Modern tech workers require new-age technical skills. They need opportunities to solve problems, practice what they’ve learned, and collaborate with various teams like sales, business development, customer success, etc to create innovative technical products.
Along with tech skills, employees need to have the right set of behavioral skills, leadership skills, soft skills, and a human-centric approach for finding effective solutions to complex user needs. HR and L&D teams need to walk the extra mile to make tech skilling and development impactful in the post covid era.
Rethinking skilling and development in the post-COVID era
Digital disruption and the pandemic have called for higher use of AI, automation, robotics, and the Internet of Things. There have been radical shifts in customer requirements and purchasing behavior.
The technical teams of the post COVID era have a tremendous responsibility of meeting digital requirements and building forward-looking products while working remotely. Companies need to be more creative and optimize their valuable technical resource by re-thinking skilling and development.
Create micro experiences
Drip information through micro-learning helps in breaking the cycle of learning and forgetting especially in the complex technical field. Microlearning easily fits into the flow of work of a technical team. The tech workers can grow their knowledge while being focused on the work routines.
For instance, a Pythonista is trying to learn Golang. So, instead of sharing an eBook on How to learn Golang, you can share learning nuggets on how to make a struct type incomparable in Go with an example or a short video tutorial on how to clone slices in Go.
Practice makes a man perfect. After watching a short video the learner can take a quick assignment to practice what they have learned. To ensure the tech worker performs well, you need to give them ample opportunities to practice and apply what they’ve learned to work.
Tap into social learning
The siloed approach to learning isn’t effective in the modern technical world. The chances of technical innovations are higher when smart minds meet. Techies have always been very community-driven. They like to learn from their communities. Social learning is a much better option for them than listening to a course alone.
Social learning opens doors to more opportunities; the tech team can listen to new ideas, absorb and experiment together. They can share information and get their queries resolved instantly. Disprz, a learning solution offers a social platform like Buzz where learners can start a discussion thread on a particular topic.
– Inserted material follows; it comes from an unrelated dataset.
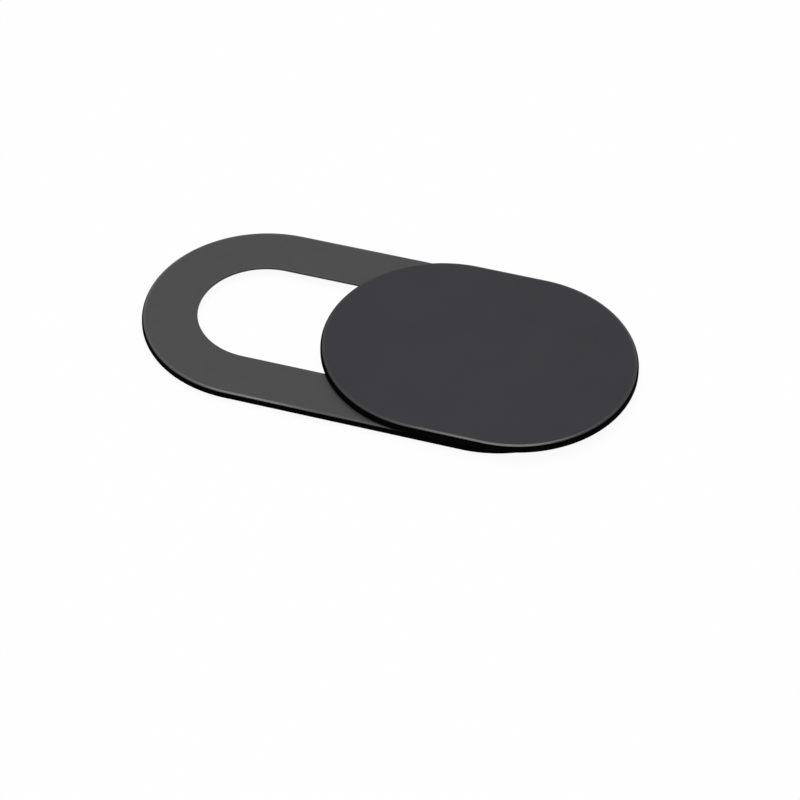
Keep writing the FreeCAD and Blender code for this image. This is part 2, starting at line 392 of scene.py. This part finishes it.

For instance, a developer is facing an issue while developing an app, he can instantly post the issue on the social wall and the teammates or trainer can respond to it.
Focus on multiple skills
To be relevant in the post COVID era, tech teams need to move beyond technical boundaries and have a more human-centric approach. They need to explore a wider set of holistic skills like behavioral and soft skills to address some bigger challenges that people face.
For instance, a UI/UX designer might have the best of technical abilities but without deep listening skills and empathy, he will fail to cater to the specific needs of the new-age customer. To align technology with the user’s pain points and requirements, honing multiple skills is pivotal.
But how to do that?
A holistic skilling stack that not only identifies the tech skills your technologist needs but also predicts and recommends what other behavioral, leadership, and soft skills they’ll require, depending on the role they play in the organization. For example, a data scientist might need a learning agility skill because algorithms around data science are changing rapidly.
A few changes in your learning strategies can help in making your tech workforce ready for the digital-first world. Learning programs are effective when the formats are customized to what best suits an individual tech worker. A visual learner will prefer a video and an avid reader might be interested in a blog. So choose a learning platform that caters to individual needs. The more effort you put into creating a hyper-adaptive learning journey the better outcomes you will see.